Optimizing Deep Learning for Brain Tumor Classification: A Comparative Ablation Study of Preprocessing and Augmentation Strategies
Abstract
This work fills an important gap in the literature on brain tumor classification, where the overlap of patients between the training and test datasets has been artificially reducing reported accuracy. We have performed eight controlled experiments on 3,064 T1-weighted MRI images from 233 patients with strict patient-level splitting. Our ablation study compared skull stripping, CLAHE image enhancement, and bilateral filtering with geometric augmentation using VGG16 transfer learning.

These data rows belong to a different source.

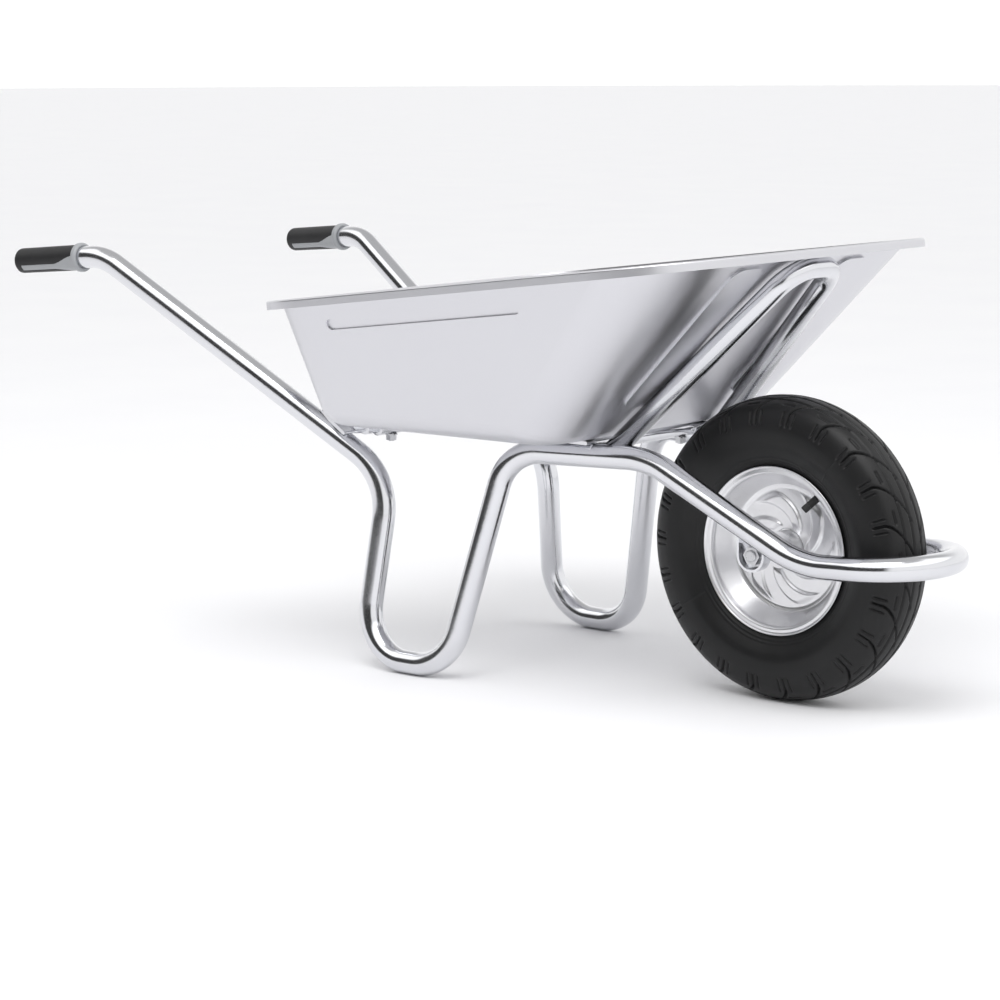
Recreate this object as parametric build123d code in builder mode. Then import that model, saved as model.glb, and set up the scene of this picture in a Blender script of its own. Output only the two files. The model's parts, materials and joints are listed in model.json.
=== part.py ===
"""Wheelbarrow with a tubular frame, a pressed steel tray and one pneumatic wheel.

Frame: +X forward, +Y to the user's left, +Z up.  The origin is on the ground, on the centre
plane, half-way along the overall length.  Millimetres.
"""
import os
from math import atan2, cos, degrees, radians, sin, sqrt, tan

from build123d import *

# ---------------------------------------------------------------- driving dimensions
# wheel
tyre_radius = 200.0
tyre_half_width = 46.0
bead_seat_radius = 101.6
rim_flange_radius = 111.0
rim_flange_half_gap = 32.0
disc_ring_radius = 84.0
rim_sheet = 1.6
bead_seat_width = 6.0
hub_radius = 24.0
hub_half_length = 22.0
axle_diameter = 15.0
bearing_outer_diameter = 35.0
bearing_width = 11.0

# frame tube
tube_diameter = 32.0
tube_wall = 1.5
loop_gap = 22.0
loop_side_gap = 28.0
grip_reach = 1168.0

# tray
tray_length = 702.0
tray_front_overhang = 38.0
tray_rear_width = 624.0
tray_front_width = 596.0
floor_rear_inset = 54.0
floor_front_inset = 248.0
floor_rear_width = 524.0
floor_front_width = 492.0
rim_rear_height = 503.7
rim_rise = 86.6
tray_sheet = 1.0
rim_flange = 20.0
rim_lip = 12.0

floor_rear_corner = 60.0
floor_front_corner = 70.0
rim_rear_corner = 90.0
rim_front_corner = 120.0
floor_edge_bend = 35.0
flute_height = 3.0
flute_width = 64.0
flute_centre = 116.0
flute_top_height = 235.0
flute_corner = 20.0
flute_start = 66.5
groove_depth = 3.0
groove_width = 15.0
groove_length = 330.0

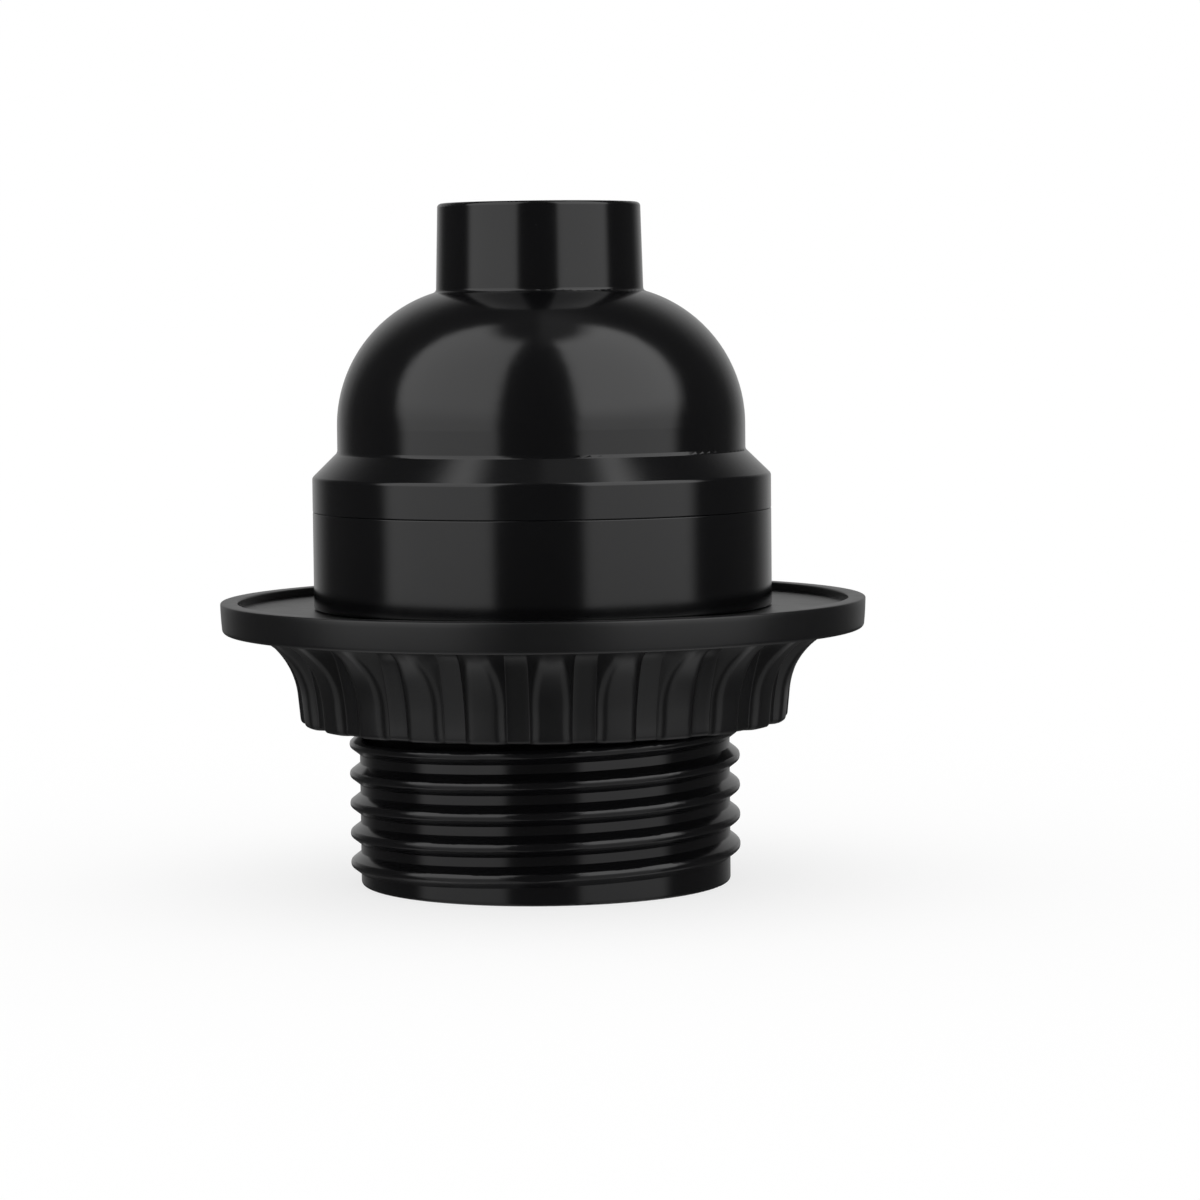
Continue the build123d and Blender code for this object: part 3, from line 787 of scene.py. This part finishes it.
def studio_world():
    """Plain light from all round, a white backdrop, and soft boxes that only glossy surfaces see."""
    world = bpy.data.worlds.new("studio")
    bpy.context.scene.world = world
    world.use_nodes = True
    tree = world.node_tree
    tree.nodes.clear()
    output = tree.nodes.new("ShaderNodeOutputWorld")
    ray = put(tree, "ShaderNodeTexCoord").outputs["Generated"]
    parts = put(tree, "ShaderNodeSeparateXYZ", {"Vector": ray})
    x, y, z = (parts.outputs[i] for i in range(3))
    turn = maths(tree, "ARCTAN2", x, maths(tree, "MULTIPLY", y, -1.0))
    turn = maths(tree, "ADD", maths(tree, "MULTIPLY", turn, 180 / pi), BOX_TURN)
    rise = maths(tree, "MULTIPLY", maths(tree, "ARCSINE", z), 180 / pi)
    glossy_level = soft_boxes(tree, turn, rise)
    path = put(tree, "ShaderNodeLightPath")
    pale = maths(tree, "MAXIMUM", path.outputs["Is Camera Ray"], path.outputs["Is Transmission Ray"])
    plain = put(tree, "ShaderNodeMix", {"Factor": path.outputs["Is Glossy Ray"]}, data_type="FLOAT")
    plain.inputs[2].default_value = PLAIN_LEVEL
    tree.links.new(glossy_level, plain.inputs[3])
    level = put(tree, "ShaderNodeMix", {"Factor": pale}, data_type="FLOAT")
    tree.links.new(plain.outputs[0], level.inputs[2])
    level.inputs[3].default_value = BACKDROP_LEVEL
    light = put(tree, "ShaderNodeBackground", {"Color": (1.0, 1.0, 1.0, 1.0), "Strength": level.outputs[0]})
    tree.links.new(light.outputs[0], output.inputs["Surface"])
    world.cycles.sampling_method = "NONE"


def studio_floor():
    """White floor, seen from above only, so that light also reaches the object from below."""
    bpy.ops.mesh.primitive_plane_add(size=FLOOR_SIZE)
    floor = bpy.context.object
    floor.name = "floor"
    material, tree, output = new_material("floor_white")
    grey = put(tree, "ShaderNodeBsdfDiffuse", {"Color": (FLOOR_GREY, FLOOR_GREY, FLOOR_GREY, 1.0)})
    glow = put(tree, "ShaderNodeEmission", {"Color": (1.0, 1.0, 1.0, 1.0), "Strength": FLOOR_GLOW})
    lit = put(tree, "ShaderNodeAddShader")
    tree.links.new(grey.outputs[0], lit.inputs[0])
    tree.links.new(glow.outputs[0], lit.inputs[1])
    clear = put(tree, "ShaderNodeBsdfTransparent")
    side = put(tree, "ShaderNodeNewGeometry").outputs["Backfacing"]
    shown = put(tree, "ShaderNodeMixShader", {"Fac": side})
    tree.links.new(lit.outputs[0], shown.inputs[1])
    tree.links.new(clear.outputs[0], shown.inputs[2])
    tree.links.new(shown.outputs[0], output.inputs["Surface"])
    floor.data.materials.append(material)
    floor.visible_diffuse = False
    floor.visible_glossy = False
    floor.visible_transmission = False
    floor.visible_shadow = False


def photo_camera():
    """The photograph's camera: a little above the floor, slightly rolled, aimed beside the axis."""
    lens = bpy.data.cameras.new("photo_camera")
    camera = bpy.data.objects.new("photo_camera", lens)
    bpy.context.scene.collection.objects.link(camera)
    lens.sensor_width = 36.0
    lens.lens = FOCAL_PIXELS / PICTURE_WIDTH * lens.sensor_width
    lens.clip_start = 0.01
    lens.clip_end = 100.0
    camera.location = (0.0, -CAMERA_DISTANCE, CAMERA_HEIGHT)
    down = atan((CAMERA_HEIGHT - MIDDLE_HEIGHT) / CAMERA_DISTANCE)
    aside = atan((PICTURE_WIDTH / 2 - AXIS_PIXEL) / FOCAL_PIXELS)
    camera.rotation_euler = (pi / 2 - down, radians(PICTURE_ROLL), -aside)
    bpy.context.scene.camera = camera


studio_world()
studio_floor()
photo_camera()
bpy.context.scene.view_settings.view_transform = "Standard"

Our results show that skull stripping and CLAHE have a detrimental effect on accuracy when combined with augmentation (accuracy of 82 percent), while bilateral filtering with augmentation has an accuracy of 93.86 percent and AUC of 0.991 ($p=0.05$ compared to augmentation alone). We propose a new “destructive vs. constructive” taxonomy for image preprocessing, which indicates that image preprocessing techniques that preserve anatomical context are more effective than those that remove spatial information.
Key Methodologies & Contributions
- Exposing the Skull Boundary Paradox: Demonstrated that “destructive” preprocessing methods (like skull-stripping) eliminate essential high-contrast spatial anchors, causing a 10-point performance degradation when combined with geometric augmentation.
- Systematic Ablation Framework: Executed eight highly controlled experiments isolating the individual and interaction effects of specific preprocessing techniques (CLAHE, Bilateral Filtering) and augmentation on model performance.
- Constructive Preprocessing Paradigm: Validated that edge-aware bilateral filtering acts as a “constructive” preprocessing step, suppressing noise without blurring anatomical boundaries, achieving an optimal 93.86% accuracy.
- Algorithmic Patient-Level Splitting: Implemented strict regex-based patient ID grouping and perceptual hash checking to guarantee zero patient overlap between splits, providing realistic performance metrics over inflated baseline claims.